O’Connor won the Golden Globe Award for Best Actor – Motion Picture Musical or Comedy, and Betty Comden and Adolph Green won the Writers Guild of America Award for their screenplay, while Jean Hagen was nominated for the Academy Award for Best Supporting Actress.
In one publication after another, “Singin’ in the Rain” is considered as one of the top 10 movies of all time. In 1989, the Library of Congress selected the film for preservation in the National Film Registry. “Singin’ in the Rain” was originally conceived by MGM producer Arthur Freed, the head of the “Freed Unit” responsible for turning out MGM’s lavish musicals, as a vehicle for his catalog of songs written with Nacio Herb Brown for previous MGM musical films of the 1929–39 period.

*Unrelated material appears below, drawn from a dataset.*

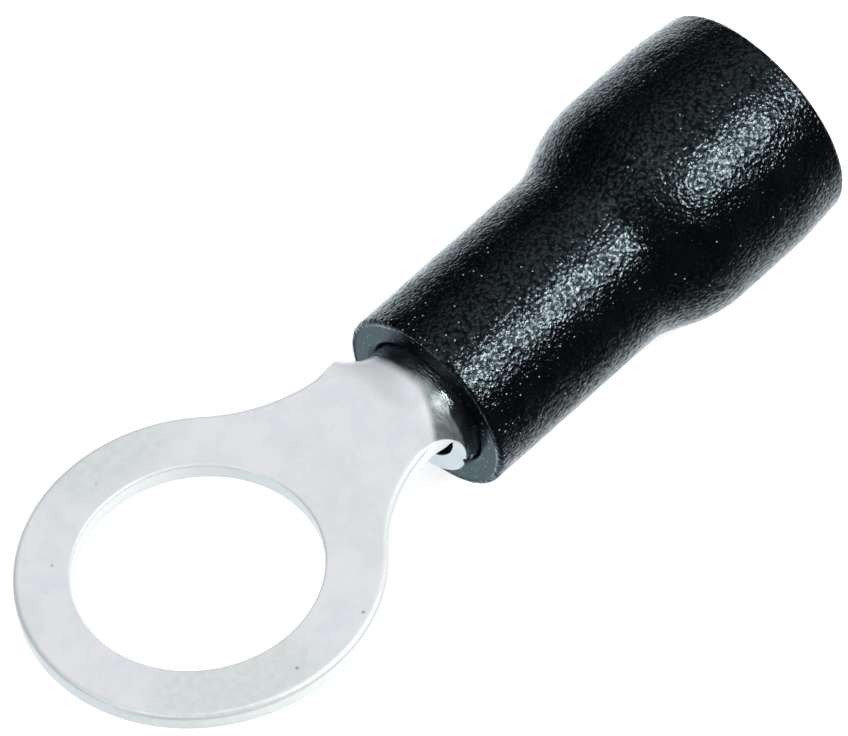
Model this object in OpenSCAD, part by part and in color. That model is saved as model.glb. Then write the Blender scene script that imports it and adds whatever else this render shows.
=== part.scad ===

The movie, which was released in 1952, made $3,263,000 in the United States and Canada and $2,367,000 internationally, earning MGM a profit of $666,000. It became the 10th highest-grossing movie of the year in both countries.
The late movie critic Roger Ebert called the movie a delight: “There is no movie musical more fun than ‘Singin’ in the Rain,’ and few that remain as fresh over the years. Its originality is all the more startling if you reflect that only one of its songs was written new for the film, that the producers plundered MGM’s storage vaults for sets and props, and that the movie was originally ranked below “An American in Paris,” which won a best picture Oscar.
“The verdict of the years knows better than Oscar: ‘Singin’ in the Rain’ is a transcendent experience, and no one who loves movies can afford to miss it. No one who loves movies can afford to miss it.”